#### [Object data in JSON]
------------------------------
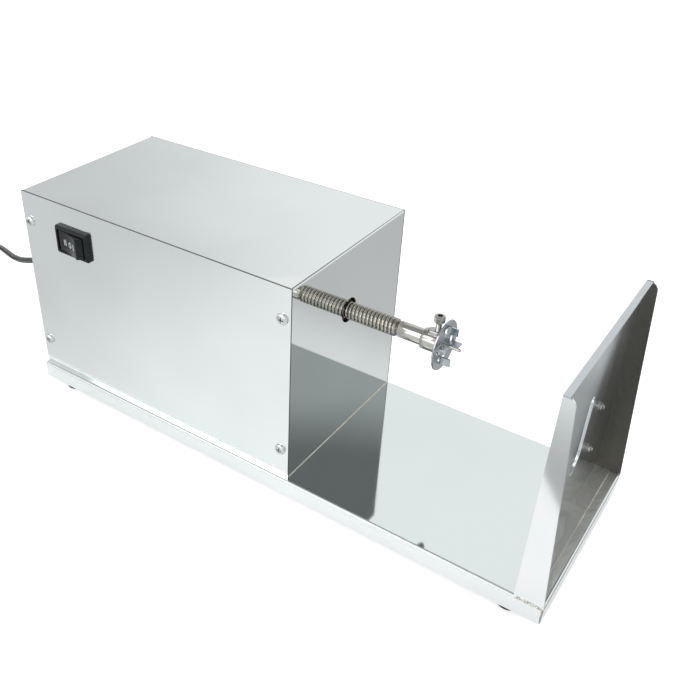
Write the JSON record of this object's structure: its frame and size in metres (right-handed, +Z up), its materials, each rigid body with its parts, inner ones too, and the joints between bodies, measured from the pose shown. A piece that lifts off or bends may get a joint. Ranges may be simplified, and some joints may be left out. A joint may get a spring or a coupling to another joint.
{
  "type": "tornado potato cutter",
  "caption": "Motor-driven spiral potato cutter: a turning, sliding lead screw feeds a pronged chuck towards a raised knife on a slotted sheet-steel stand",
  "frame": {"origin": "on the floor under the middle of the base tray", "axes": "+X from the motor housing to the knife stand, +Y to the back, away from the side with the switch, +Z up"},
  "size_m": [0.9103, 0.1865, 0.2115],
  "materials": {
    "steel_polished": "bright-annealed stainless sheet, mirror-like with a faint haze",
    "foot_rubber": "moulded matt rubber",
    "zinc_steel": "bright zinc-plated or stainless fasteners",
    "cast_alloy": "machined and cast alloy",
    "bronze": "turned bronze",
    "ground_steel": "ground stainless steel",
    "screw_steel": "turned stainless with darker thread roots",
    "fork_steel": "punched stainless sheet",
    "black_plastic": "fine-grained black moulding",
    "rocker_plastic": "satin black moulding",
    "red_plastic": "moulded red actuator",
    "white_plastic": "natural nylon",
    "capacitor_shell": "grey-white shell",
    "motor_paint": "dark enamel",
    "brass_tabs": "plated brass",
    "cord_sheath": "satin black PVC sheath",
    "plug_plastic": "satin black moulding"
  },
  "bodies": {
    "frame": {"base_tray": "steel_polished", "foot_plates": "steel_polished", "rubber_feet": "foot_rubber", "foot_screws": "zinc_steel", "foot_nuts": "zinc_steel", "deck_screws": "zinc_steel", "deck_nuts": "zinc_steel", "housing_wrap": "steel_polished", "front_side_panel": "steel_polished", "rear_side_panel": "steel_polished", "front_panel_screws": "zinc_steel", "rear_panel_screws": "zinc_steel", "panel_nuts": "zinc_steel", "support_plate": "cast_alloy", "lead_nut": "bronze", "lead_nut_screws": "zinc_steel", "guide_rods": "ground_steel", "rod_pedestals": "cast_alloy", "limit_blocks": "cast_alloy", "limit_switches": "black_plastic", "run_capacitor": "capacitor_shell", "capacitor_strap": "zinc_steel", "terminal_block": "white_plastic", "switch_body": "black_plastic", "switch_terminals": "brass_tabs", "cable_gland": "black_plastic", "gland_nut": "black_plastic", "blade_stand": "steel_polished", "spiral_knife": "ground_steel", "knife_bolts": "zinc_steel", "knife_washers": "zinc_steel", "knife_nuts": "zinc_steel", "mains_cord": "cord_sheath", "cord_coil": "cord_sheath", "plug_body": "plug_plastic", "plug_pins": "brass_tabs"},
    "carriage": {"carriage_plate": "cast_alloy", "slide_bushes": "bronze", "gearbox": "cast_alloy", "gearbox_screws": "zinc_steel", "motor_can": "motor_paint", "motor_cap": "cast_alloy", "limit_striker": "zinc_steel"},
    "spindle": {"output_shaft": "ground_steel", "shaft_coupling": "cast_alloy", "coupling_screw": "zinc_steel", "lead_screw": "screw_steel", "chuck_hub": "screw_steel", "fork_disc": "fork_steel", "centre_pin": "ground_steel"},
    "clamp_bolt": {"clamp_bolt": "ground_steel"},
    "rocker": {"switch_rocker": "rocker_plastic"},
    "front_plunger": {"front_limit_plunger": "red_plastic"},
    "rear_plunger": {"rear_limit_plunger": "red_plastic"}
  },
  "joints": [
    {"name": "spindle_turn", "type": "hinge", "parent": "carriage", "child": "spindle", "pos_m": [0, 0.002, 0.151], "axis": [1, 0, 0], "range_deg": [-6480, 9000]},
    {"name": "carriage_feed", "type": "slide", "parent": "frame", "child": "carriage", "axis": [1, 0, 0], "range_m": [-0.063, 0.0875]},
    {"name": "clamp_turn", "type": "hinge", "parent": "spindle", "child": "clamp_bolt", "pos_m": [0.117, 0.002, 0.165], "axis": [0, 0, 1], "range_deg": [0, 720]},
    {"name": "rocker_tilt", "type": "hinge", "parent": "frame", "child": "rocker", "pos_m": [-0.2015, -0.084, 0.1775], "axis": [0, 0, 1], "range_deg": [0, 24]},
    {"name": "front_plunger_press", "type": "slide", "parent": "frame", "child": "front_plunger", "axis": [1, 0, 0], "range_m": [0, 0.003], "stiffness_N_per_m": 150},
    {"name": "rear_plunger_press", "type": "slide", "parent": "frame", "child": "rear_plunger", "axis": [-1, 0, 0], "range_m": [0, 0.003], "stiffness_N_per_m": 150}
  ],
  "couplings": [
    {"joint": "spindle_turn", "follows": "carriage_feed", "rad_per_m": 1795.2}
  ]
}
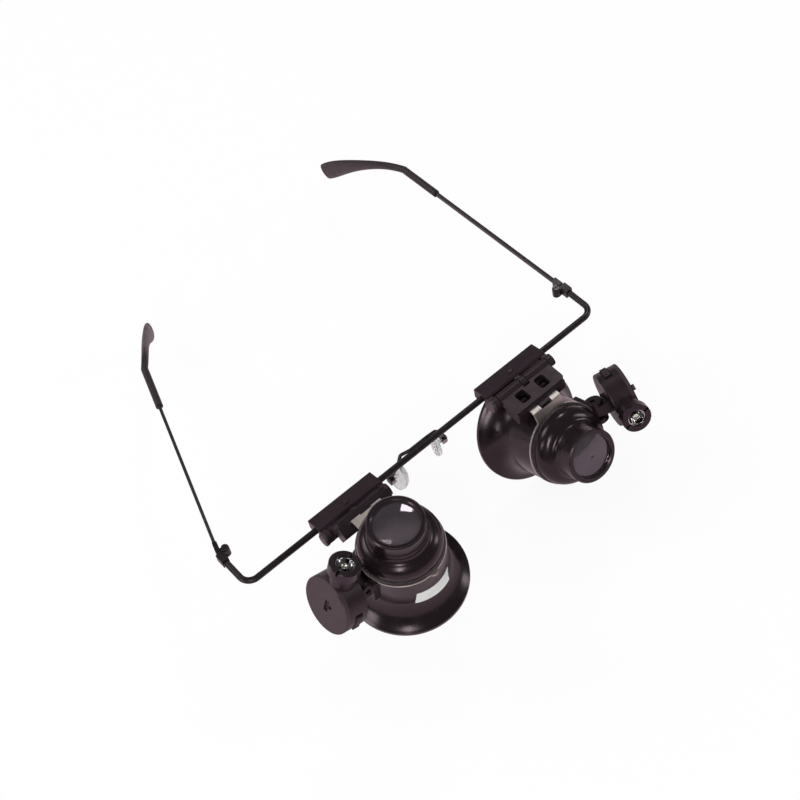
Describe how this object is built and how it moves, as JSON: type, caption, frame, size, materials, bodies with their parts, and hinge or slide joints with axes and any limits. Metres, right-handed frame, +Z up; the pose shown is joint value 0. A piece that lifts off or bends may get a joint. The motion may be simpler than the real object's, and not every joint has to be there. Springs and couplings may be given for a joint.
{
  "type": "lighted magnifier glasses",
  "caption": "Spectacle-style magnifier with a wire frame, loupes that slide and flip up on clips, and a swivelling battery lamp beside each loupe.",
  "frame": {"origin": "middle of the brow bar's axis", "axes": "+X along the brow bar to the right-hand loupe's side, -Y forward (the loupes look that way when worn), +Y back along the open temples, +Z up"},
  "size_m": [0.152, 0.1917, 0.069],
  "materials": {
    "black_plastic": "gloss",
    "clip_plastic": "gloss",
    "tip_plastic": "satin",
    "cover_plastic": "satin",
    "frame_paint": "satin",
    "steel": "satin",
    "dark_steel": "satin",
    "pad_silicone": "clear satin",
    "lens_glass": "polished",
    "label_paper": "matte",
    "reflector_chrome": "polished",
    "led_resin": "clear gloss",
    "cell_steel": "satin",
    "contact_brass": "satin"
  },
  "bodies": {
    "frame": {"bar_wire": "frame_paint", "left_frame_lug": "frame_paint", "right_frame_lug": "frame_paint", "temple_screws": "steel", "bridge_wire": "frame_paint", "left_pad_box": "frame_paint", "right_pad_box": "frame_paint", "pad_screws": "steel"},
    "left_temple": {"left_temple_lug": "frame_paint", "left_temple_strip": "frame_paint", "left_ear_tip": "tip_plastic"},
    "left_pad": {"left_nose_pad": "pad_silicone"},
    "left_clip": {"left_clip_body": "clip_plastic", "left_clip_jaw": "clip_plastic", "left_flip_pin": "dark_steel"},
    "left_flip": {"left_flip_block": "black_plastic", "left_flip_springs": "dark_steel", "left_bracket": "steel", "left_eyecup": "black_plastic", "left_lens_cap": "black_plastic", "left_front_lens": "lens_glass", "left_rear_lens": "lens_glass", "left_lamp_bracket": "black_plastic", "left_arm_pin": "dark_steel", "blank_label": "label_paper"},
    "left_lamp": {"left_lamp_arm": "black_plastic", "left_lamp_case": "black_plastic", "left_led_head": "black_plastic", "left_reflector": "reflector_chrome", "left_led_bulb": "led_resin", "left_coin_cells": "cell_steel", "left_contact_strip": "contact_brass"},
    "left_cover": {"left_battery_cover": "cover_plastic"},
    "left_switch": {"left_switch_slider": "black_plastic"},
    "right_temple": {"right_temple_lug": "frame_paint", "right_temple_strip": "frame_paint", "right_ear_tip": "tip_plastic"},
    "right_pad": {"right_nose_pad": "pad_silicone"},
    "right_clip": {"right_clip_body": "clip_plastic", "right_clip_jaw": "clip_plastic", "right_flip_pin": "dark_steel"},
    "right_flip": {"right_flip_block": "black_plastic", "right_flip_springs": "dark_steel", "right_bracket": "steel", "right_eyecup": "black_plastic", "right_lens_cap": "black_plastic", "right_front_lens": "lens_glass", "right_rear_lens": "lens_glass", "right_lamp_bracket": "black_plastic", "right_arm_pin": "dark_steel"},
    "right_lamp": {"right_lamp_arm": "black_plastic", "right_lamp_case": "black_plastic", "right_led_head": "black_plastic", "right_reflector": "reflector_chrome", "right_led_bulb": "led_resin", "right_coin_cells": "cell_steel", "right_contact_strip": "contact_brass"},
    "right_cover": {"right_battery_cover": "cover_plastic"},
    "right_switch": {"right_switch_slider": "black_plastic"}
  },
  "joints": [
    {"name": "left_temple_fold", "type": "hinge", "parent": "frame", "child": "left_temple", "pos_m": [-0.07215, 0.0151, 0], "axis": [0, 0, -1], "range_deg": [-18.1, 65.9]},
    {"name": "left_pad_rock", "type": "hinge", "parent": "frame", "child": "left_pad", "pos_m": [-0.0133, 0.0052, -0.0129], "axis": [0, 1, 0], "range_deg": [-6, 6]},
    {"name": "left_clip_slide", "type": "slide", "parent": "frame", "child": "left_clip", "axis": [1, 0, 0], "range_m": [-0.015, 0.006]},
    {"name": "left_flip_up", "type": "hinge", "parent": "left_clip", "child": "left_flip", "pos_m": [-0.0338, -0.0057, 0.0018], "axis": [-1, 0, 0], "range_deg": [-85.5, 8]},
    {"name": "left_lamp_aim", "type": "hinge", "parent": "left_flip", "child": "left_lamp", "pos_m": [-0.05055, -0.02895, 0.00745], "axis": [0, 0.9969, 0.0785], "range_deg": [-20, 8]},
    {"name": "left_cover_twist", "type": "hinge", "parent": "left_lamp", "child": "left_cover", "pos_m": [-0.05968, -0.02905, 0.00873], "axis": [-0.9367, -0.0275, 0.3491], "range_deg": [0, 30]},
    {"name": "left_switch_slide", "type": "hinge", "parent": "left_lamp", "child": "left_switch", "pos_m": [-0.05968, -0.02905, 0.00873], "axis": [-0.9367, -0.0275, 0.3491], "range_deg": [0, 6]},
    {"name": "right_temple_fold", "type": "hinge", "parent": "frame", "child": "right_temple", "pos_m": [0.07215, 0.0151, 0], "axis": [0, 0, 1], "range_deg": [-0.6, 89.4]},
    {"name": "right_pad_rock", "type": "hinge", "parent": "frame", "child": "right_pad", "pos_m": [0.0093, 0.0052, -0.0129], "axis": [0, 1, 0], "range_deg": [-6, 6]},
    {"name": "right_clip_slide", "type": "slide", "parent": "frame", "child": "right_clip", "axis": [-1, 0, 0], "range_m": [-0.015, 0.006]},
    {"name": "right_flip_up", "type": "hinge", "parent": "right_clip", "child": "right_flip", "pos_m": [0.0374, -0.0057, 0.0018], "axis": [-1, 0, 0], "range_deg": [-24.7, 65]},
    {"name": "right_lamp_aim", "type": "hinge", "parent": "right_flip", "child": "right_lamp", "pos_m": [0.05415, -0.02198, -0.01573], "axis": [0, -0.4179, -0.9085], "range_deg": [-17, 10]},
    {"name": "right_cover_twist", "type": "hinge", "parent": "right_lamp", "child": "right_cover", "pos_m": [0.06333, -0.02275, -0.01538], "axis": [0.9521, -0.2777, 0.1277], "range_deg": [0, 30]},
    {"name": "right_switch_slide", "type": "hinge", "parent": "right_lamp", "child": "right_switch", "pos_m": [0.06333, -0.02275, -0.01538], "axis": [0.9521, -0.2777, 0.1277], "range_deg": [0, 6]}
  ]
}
------------------------------
In the records above, locate every line with the string "lifts" and copy it.

Write the JSON record of this object's structure: its frame and size in metres (right-handed, +Z up), its materials, each rigid body with its parts, inner ones too, and the joints between bodies, measured from the pose shown. A piece that lifts off or bends may get a joint. Ranges may be simplified, and some joints may be left out. A joint may get a spring or a coupling to another joint.
Describe how this object is built and how it moves, as JSON: type, caption, frame, size, materials, bodies with their parts, and hinge or slide joints with axes and any limits. Metres, right-handed frame, +Z up; the pose shown is joint value 0. A piece that lifts off or bends may get a joint. The motion may be simpler than the real object's, and not every joint has to be there. Springs and couplings may be given for a joint.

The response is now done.